Polska musi przygotować się na znaczne ograniczenie funduszy unijnych, które dotychczas płynęły do nas szerokim strumieniem. Bruksela szykuje cięcia polityki spójności nawet o 30 proc. Grozić nam będą także kary za łamanie praworządności.
Jak pisze "Gazeta Wyborcza", już za pół roku, w maju 2018 r. Komisja Europejska ma przedstawić projekt pięcio- lub siedmioletniego unijnego budżetu po 2020 r.

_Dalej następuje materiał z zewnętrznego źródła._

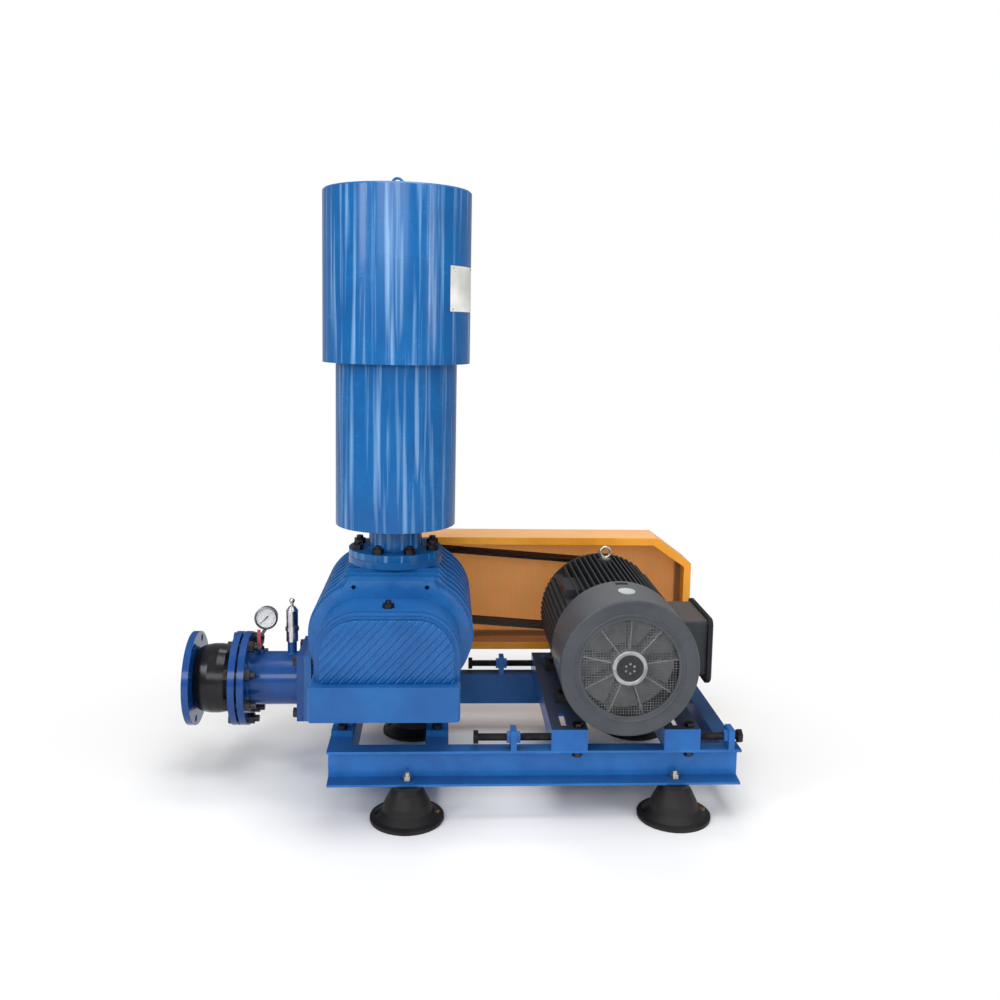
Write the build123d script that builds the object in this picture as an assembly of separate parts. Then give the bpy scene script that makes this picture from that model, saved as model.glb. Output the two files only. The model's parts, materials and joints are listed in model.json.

To, że nowy budżet będzie to znacznie mniej hojny niż obecny, jest już niemal pewne. Jednym z powodów jest wyjście z UE Wielkiej Brytanii, która rocznie wpłacała do unijnej kasy na czysto ok. 10 mld euro.
Bruksela może zdecydować też o przesunięciu znacznych środków na nowe priorytety - politykę migracyjną oraz obronną. W tej sytuacji cięcia dotkną głównie politykę spójności, a jej największym beneficjentem w Unii obecnie jest Polska, której przyznano 86 mld euro w budżecie 2014-2020.
Według informacji gazety, punktem wyjścia jest ograniczenie funduszy w ramach polityki spójności o 15 proc., ale rozważany jest też wariant cięcia o 30 proc. To oznacza bardzo bolesne zmniejszenie funduszy unijnych dla Polski.
Innym niekorzystnym dla Polski zwrotem w polityce Brukseli jest plan wprowadzenia "kar" dla krajów, które nie wypełniają unijnych wymogów lub łamią określone zasady. Chodzi na przykład o uchylanie się od uczestnictwa w unijnego polityce migracyjnej czy łamanie praworządności.
Jak wyjaśnia "Wyborcza", Bruksela planuje centralizację rozdzielania przyszłych funduszy, a także jeszcze większe uzależnienie ich od spełniania przez dany kraj wymogów unijnych, które - to nowość - mają być przyjmowane - większościowo, a nie jednomyślnie. Na odejście od zasady jednomyślności mają naciskać też wszyscy płatnicy netto do unijnej kasy.